Human resources represent the major cost in the public sector, so are we training the right mix of professionals? Efforts to train mid-level workers are only just starting—maybe these should be expanded? There is also a need to build managerial and administrative capacity in the health sphere. Yet another sensible step would be to reverse the decision to disallow private practitioners in rural areas to work part-time for the state as district health officers, for a set number of hours per week.

But social determinants of health may also be contributing to the declining health of the nation. David Sanders of the University of the Western Cape pointed out that successive national food consumption surveys conducted in the first decade of democracy provided no evidence of improved nutritional status in children. An international study on the consumption of fast food provides some sobering data: South African consumption of burgers and chicken at branded fast-food outlets rose from 100 million purchases to 180 million in the four years between 1994 and 1998. The eating habits of our new elite were clearly displayed at the recent inauguration of President Zuma: when televison cameras focused on his predecessor Kgalema Motlanthe walking down a line of police and military generals, only one of the twelve assembled did not appear overweight. Tollman reported that even adolescent girls at his unit's rural study site of Agincourt in Mpumalanga province, show indications of being increasingly overweight.

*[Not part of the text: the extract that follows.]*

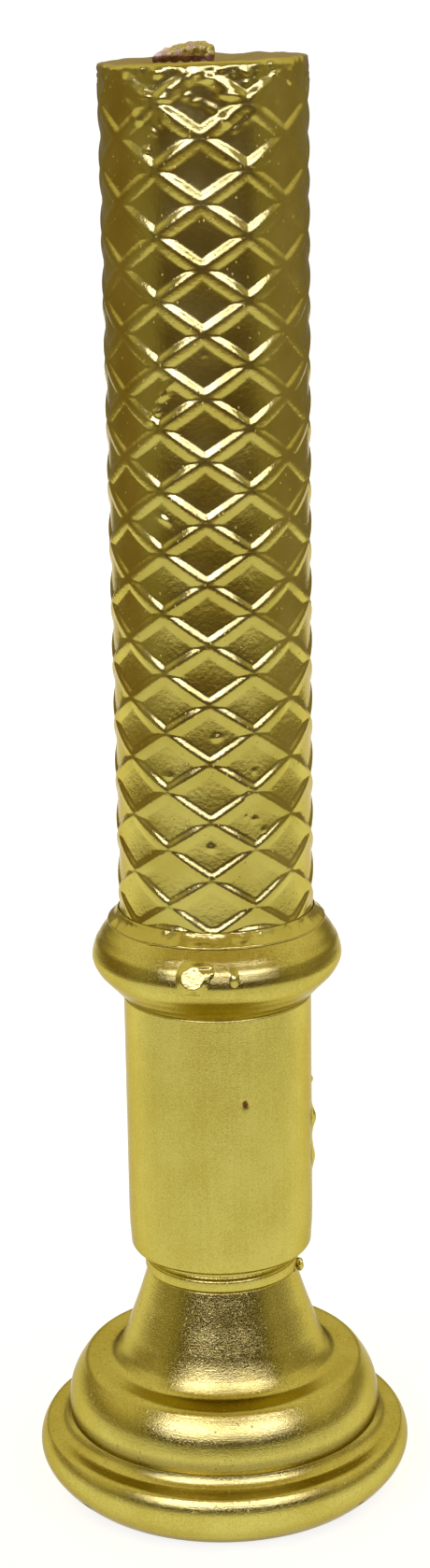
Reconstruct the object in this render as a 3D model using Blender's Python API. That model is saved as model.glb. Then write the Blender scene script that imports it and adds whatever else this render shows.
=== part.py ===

One area in which South Africans are happily becoming healthier relates to tobacco: the number of smokers has declined by a third since legislation outlawing consumption in restaurants and public places was introduced at the behest of former health minister Nkosazana Dhlamini Zuma, combined with an increase in tobacco taxes by at least one third. But smoking is still alarmingly high in affluent young women, and pregnant women in this category in particular need to be targeted in terms of behaviour change.

In terms of expenditure, differences between the private and public sectors are less marked than in terms of personnel, but still significant: annual spending in the 2008/9 financial year was R93 billion in the public sector, as opposed to R120 billion in the private sector. This basic lack of equity is the motivation behind the government's controversial proposed national health insurance (NHI) scheme. While there was consensus that our lacking a single national health strategy is hugely problematic, the implementation of a NHI scheme will have to be a long-term project on account of administrative capacity constraints.

Another complicating factor is that many preventative medicine initiatives are conducted at the local government level, with very variable levels of investment and efficacy depending on perceived priorities. This is often the case in developing countries: Jane Doherty from Wits provided an interesting example in Mexico City, which financed increases in this sphere by cutting benefits to municipal officials!

The workshop succeeded in raising many interesting questions which the study will need to try and answer. Quite apart from the difficult issue of determining the right balance of priorities, Thulani Masilela of the National Department of Health pointed out the critical importance of putting monitoring systems into place down the line to track the effectiveness of interventions that government might adopt. Jerry Coovadia from Wits put his finger on perhaps the most crucial question facing the project when he asked how setting different priorities could change the system in practice?